The Oolong Spectrum
Oolong is considered one of the six types of tea (others being green, black, white, yellow, and dark), but out of all the different types it has the largest range of flavor profiles. The scientific definition of oolong is ‘partially oxidized’, thus it can fall anywhere in the range between green tea (unoxidized) and black tea (fully oxidized).
As oolong becomes more oxidized, its aromas tell the story of the life cycle of a plant, from green bud to flower, young fruit, ripe fruit, and finally to dried fruit or even fermentation. The below graphic will give you an idea of where many of our oolongs fall within this spectrum, although it is far from exhaustive or exact.
There is also a second axis not shown in the graphic, that would be roasting level. All oolong tea goes through some level of roasting, or curing over heat, but some have a more prominent flavor of the roast. The roast will further concentrate and deepen the flavors of the tea, and can shift some of the sweet notes into savory ones.
The lightest, most delicate oolong in Taiwan is Baozhong. It's the closest to green tea in its oxidation level, and very light bodied. Notes of flowers and even snappy green beans are common. Broth can be a jade color to light yellow.

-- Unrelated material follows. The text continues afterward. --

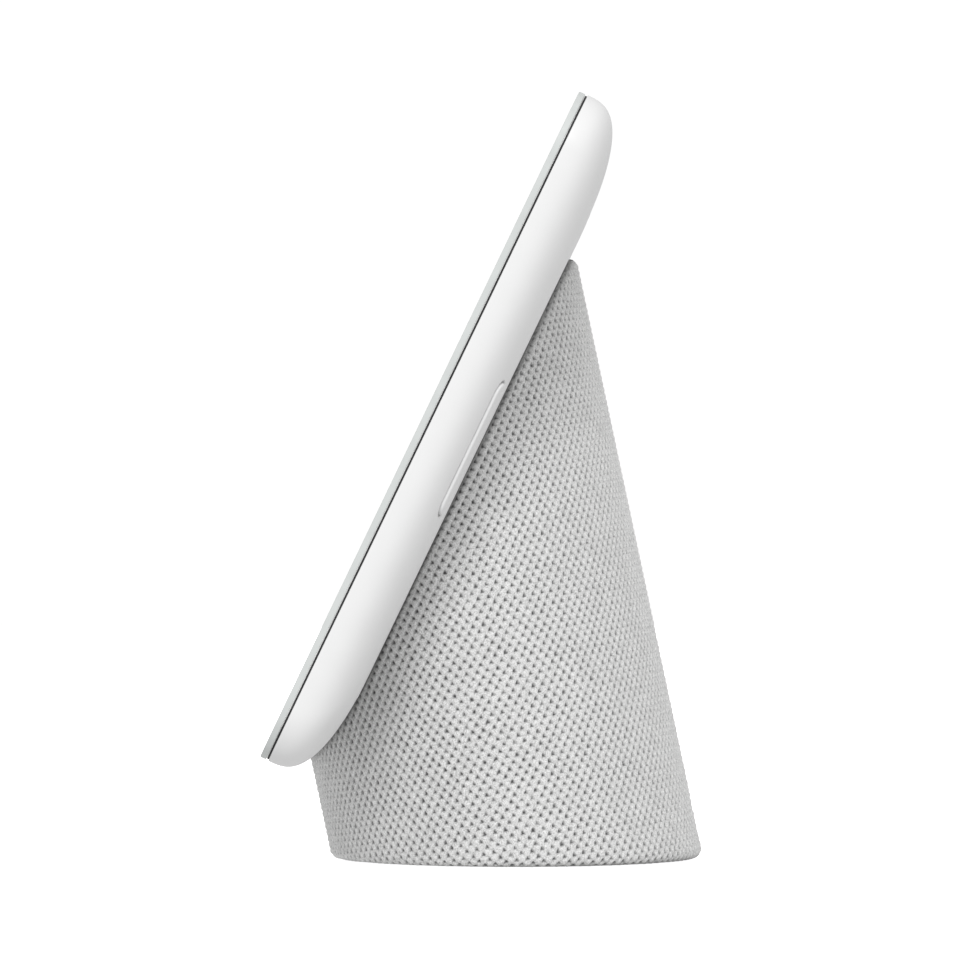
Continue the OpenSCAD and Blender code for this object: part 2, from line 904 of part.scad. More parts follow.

The most classical flavor of Taiwan's famed high mountain oolong is light and creamy with notes of flowers and young fruit. Because of the high elevation, these teas will have lots of complexity in the nose. The color of the broth is yellow-gold, and because of the rolling process, the tea is just slightly more 'matured' than Baozhong. This will lead to a thicker buttery broth and a touch more body, although still light.
Dong Ding was the precursor to High Mountain Oolong, and the first to be rolled into the now characteristically Taiwanese oolong balls. This tea goes through a more vigorous 'shaking' process that encourages deeper oxidation, and really requires a substantial (though not heavy) roast. The roast makes the tea feel more concentrated and thick in the mouth. It can be medium to heavy bodied, and good Dong Ding has a brisk taste and long throaty finish.

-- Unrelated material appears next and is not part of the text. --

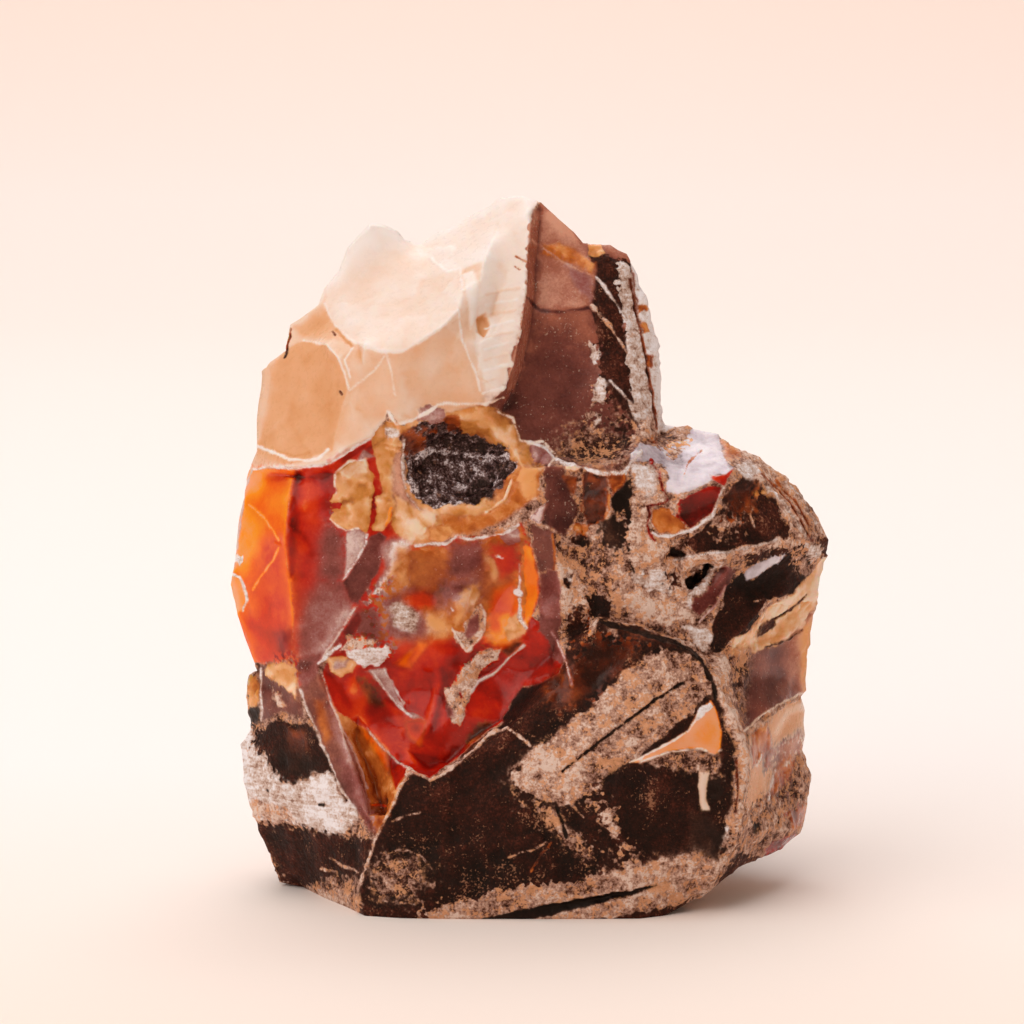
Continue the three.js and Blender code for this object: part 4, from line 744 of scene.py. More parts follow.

Tie Guan Yin has two major styles, but within Taiwan's classic oolongs we're talking about the more traditional, heavy oxidized-heavy roasted style that originally made the varietal famous. This tea is very thick and heavy in the mouth, with lots of aftertaste. Broth is dark amber with very mature notes. The style was copied from Anxi, where the cultivar originated. In this way, it is more of a holdover from old world production than a uniquely Taiwanese tea, although the Taiwanese do it quite well and make it their own. It's also harder and harder to find, being labor intensive and less popular with younger generations of tea drinkers.
We don't always have a traditional style Tie Guan Yin available. They can be very difficult to find due to difficult processing and scarcity of the cultivar in Taiwan.

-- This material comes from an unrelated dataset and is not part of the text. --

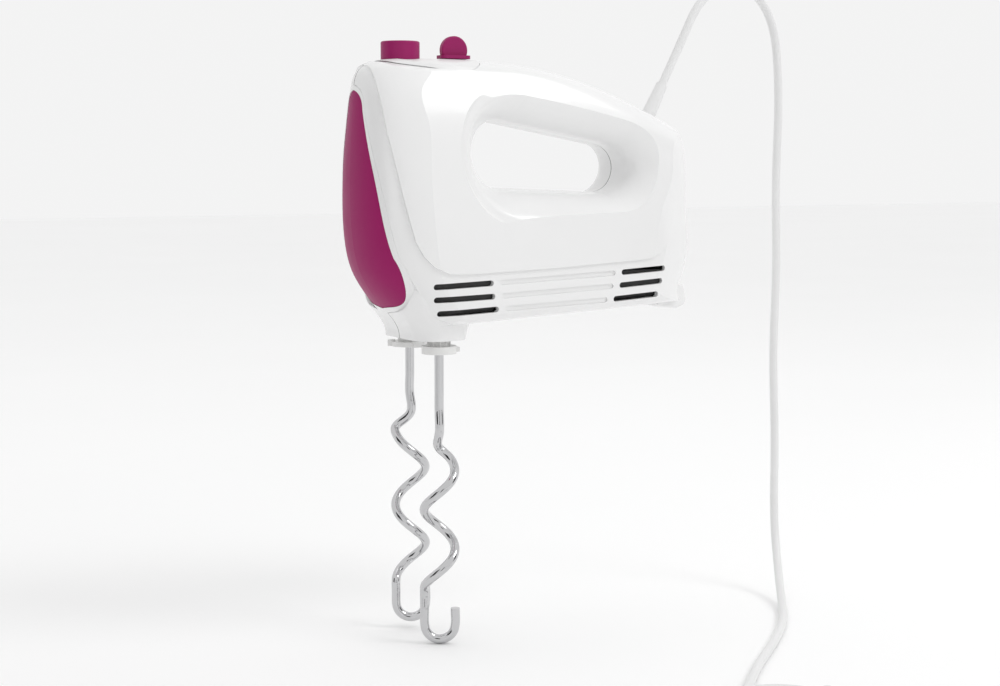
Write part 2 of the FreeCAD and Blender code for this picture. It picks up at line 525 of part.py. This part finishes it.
save(hook(-1, -1, -191.6, -172.0, 0.0), "left_hook")
save(hook(1, 1, -194.6, -166.0, 3.5), "right_hook")
near = cyl(9.0, 4.0, TOOL_X, -TOOL_Y, NECK_Z - 7.0).fuse(cyl(5.4, 4.0, TOOL_X, -TOOL_Y, NECK_Z - 4.0))
for k in range(10):
    lug = cyl(0.8, 3.0, TOOL_X + 5.4 * math.cos(k * math.pi / 5), -TOOL_Y + 5.4 * math.sin(k * math.pi / 5), NECK_Z - 3.2)
    near = near.fuse(lug)
near = near.fuse(box(TOOL_X + 8, TOOL_X + 11.0, -TOOL_Y - 2, -TOOL_Y + 2, NECK_Z - 6.5, NECK_Z - 4.0))
save(near.cut(cyl(WIRE_R, 20, TOOL_X, -TOOL_Y, NECK_Z - 10)).removeSplitter(), "left_collar")
far = cyl(9.8, 2.6, TOOL_X, TOOL_Y, NECK_Z - 6.4).fuse(cyl(6.2, 5.8, TOOL_X, TOOL_Y, NECK_Z - 6.4))
for a in (30, 150, 270):
    lug = box(TOOL_X + 8, TOOL_X + 11.5, TOOL_Y - 2.5, TOOL_Y + 2.5, NECK_Z - 6.4, NECK_Z - 3.2)
    lug.rotate(V(TOOL_X, TOOL_Y, 0), V(0, 0, 1), a)
    far = far.fuse(lug)
save(far.cut(cyl(WIRE_R, 20, TOOL_X, TOOL_Y, NECK_Z - 10)).removeSplitter(), "right_collar")

# ---- cord ----------------------------------------------------------------------------------
relief = Part.makeCone(4.1, 3.2, 22.5, RELIEF - RELIEF_AXIS * 4, RELIEF_AXIS)
relief = relief.fuse(cyl(6.3, 1.8, *(RELIEF - RELIEF_AXIS * 5.8), RELIEF_AXIS))
save(relief.cut(cyl(CORD_R, 60, *(RELIEF - RELIEF_AXIS * 20), RELIEF_AXIS)).removeSplitter(), "strain_relief")
FLOOR = TOOL_END
exit_pt = RELIEF - RELIEF_AXIS * 6
ON_FLOOR = FLOOR + CORD_R
COIL_X, COIL_Y, COIL_R = 10.0, -212.0, 24.0
LEAD = V(-0.68, -0.7332, 0).normalize()          # the way the cord runs into its coil and out to the plug
COIL_IN = V(COIL_X + COIL_R * LEAD.y, COIL_Y - COIL_R * LEAD.x, ON_FLOOR)
ROUTE = [exit_pt, exit_pt + RELIEF_AXIS * 46, V(102, 1, 60), V(130, 4, 70), V(156, 7, 52), V(162, 8, 8),
         V(160, 8, -45), V(162, 8, -95), V(160, 8, -145), V(162, 7, -195), V(158, 2, -240), V(150, -14, -268),
         V(134, -40, ON_FLOOR), V(112, -72, ON_FLOOR), V(82, -104, ON_FLOOR), V(48, -136, ON_FLOOR),
         V(19, -168.5, ON_FLOOR), COIL_IN - LEAD * 21]


def tube(points, r):
    """Straight runs joined by tangent arcs."""
    edges, at = [], points[0]
    for a, b, c in zip(points, points[1:], points[2:]):
        u, v = (b - a).normalize(), (c - b).normalize()
        turn = math.acos(max(-1, min(1, u.dot(v))))
        cut = 0.45 * min((b - a).Length, (c - b).Length)
        p, q = b - u * cut, b + v * cut
        radius = cut / math.tan(turn / 2)
        m = b + (v - u).normalize() * (radius / math.cos(turn / 2) - radius)
        edges += [line(at, p), Part.Arc(p, m, q).toShape()]
        print("bend", round(radius, 1))
        at = q
    edges.append(line(at, points[-1]))
    path = Part.Wire(edges)
    start = (points[1] - points[0]).normalize()
    solid = path.makePipeShell([Part.Wire(Part.makeCircle(r, points[0], start))], True, False)
    print("length", path.Length, "volume ratio", solid.Volume / (path.Length * math.pi * r * r))
    return solid


save(tube(ROUTE, CORD_R), "cord")
COIL_T = 5.6
TIE_R = COIL_T + 1.3
save(Part.makeTorus(COIL_R, COIL_T, V(COIL_X, COIL_Y, FLOOR + TIE_R)), "cord_coil")
save(ring(TIE_R, COIL_T + 0.35, 7.0, COIL_X + COIL_R, COIL_Y - 3.5, FLOOR + TIE_R, V(0, 1, 0)), "cord_tie")

# ---- plug ----------------------------------------------------------------------------------
PIN_R, PIN_LEN, PIN_PITCH = 2.0, 19.0, 18.6
PLUG_LEN, PLUG_H = 34.0, 13.4
plug = round_box(0, PLUG_LEN, -17.5, 17.5, 0, PLUG_H, 6, "X")
plug = plug.makeFillet(2.0, [e for e in plug.Edges if e.BoundBox.XLength < 0.1 and e.BoundBox.XMin > 1])
pins = both(lambda s: cyl(PIN_R, PIN_LEN, PLUG_LEN, s * PIN_PITCH / 2, PLUG_H / 2, XA))
tail = Part.makeCone(3.4, 4.8, 16, V(-14, 0, PLUG_H / 2), XA)
lead_hole = cyl(CORD_R, 24, -20, 0, PLUG_H / 2, XA)
plug = plug.fuse(tail).cut(lead_hole).removeSplitter()
PLUG_AT = COIL_IN + LEAD * 46
for shape, name in ((plug, "plug_body"), (pins, "plug_pins")):
    shape.rotate(V(0, 0, 0), V(0, 0, 1), math.degrees(math.atan2(LEAD.y, LEAD.x)))
    shape.translate(V(PLUG_AT.x, PLUG_AT.y, FLOOR))
    save(shape, name)
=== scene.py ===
import math

import bmesh
import bpy
from bpy.props import FloatProperty, FloatVectorProperty, PointerProperty
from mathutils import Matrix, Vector


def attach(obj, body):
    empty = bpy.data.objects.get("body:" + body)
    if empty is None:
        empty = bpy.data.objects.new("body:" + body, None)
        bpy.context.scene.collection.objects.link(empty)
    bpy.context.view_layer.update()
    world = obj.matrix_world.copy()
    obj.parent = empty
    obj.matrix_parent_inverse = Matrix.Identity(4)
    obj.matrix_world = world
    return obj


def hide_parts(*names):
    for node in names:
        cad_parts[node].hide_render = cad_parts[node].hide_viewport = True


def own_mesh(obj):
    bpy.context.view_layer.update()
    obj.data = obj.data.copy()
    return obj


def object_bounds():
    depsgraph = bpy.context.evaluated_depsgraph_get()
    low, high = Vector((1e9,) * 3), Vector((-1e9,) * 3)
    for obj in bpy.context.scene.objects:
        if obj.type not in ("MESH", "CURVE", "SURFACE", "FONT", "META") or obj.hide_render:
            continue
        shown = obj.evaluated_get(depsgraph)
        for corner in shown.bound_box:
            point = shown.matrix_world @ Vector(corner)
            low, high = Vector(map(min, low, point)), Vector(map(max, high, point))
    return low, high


bl_info = {
    "name": "Hand mixer",
    "version": (1, 0, 0),
    "blender": (4, 5, 0),
    "location": "3D View > Sidebar > Mixer",
    "description": "Finishes the hand mixer's frame: plastics, chrome tools, drive, cord and stage",
    "category": "Object",
}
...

Light bodied and very fragrant, but notes center around honey, peaches and rose. The broth is a pale orange-gold. The most oxidized of the traditional oolong teas in Taiwan. These are usually about 60-70% oxidized. Young buds are preferred to mature leaves (unlike other oolong), and it is harvested when the yearly traveling 'tea jassid' insects invade the tea crop to create the unique honey aroma. Very delicate and elegant tea.
Red Oolong is what would happen if oolong tea and black (AKA Red) tea had a baby. It is oxidized as much as black tea, but rolled like an oolong. It is also made of oolong material by oolong makers. It is very flavorful, with notes towards stone fruit, dried fruit and caramel. It's a very popular style for its big flavor and sweet taste.
A version of red oolong, this tea is processed in a special way to bring out more of the relaxing GABA amino acid. It is anaerobically fermented to bring out a higher GABA content. GABA has a uniquely tangy fruit taste and a sweetness that reminds me of the yeasty smell of fresh baked buns.
After a long enough time in storage, dry tea leaves will continue to slowly oxidize and concentrate themselves. The result is about the most deep, sinking, earthy feeling of any oolong 'style'. However, any oolong can be aged, which adds levels of complexity. An aged Tie Guan Yin is very different from an aged Oriental Beauty. There's something ineffable about the aroma of properly aged oolong. It seems to let go of flashy aromas of youth and become the most purely 'tea' version of itself.
There are many teas that don't fit in these categories. Tea is alive and always changing, and there are infinite variations, innovations and combinations.
As you choose a tea to enjoy, we hope you'll notice how it makes your body feel. Greener teas are more cooling, and more oxidized teas are more neutral to warming. We drink tea according to our mood, time of day, weather, and season. A Baozhong may hit the spot on a sweltering summer afternoon, while an aged oolong may be perfect on a cozy winter night. We like to start people off with Dong Ding as it's neutral to slightly warm.
I hope this will give newcomers a place to start!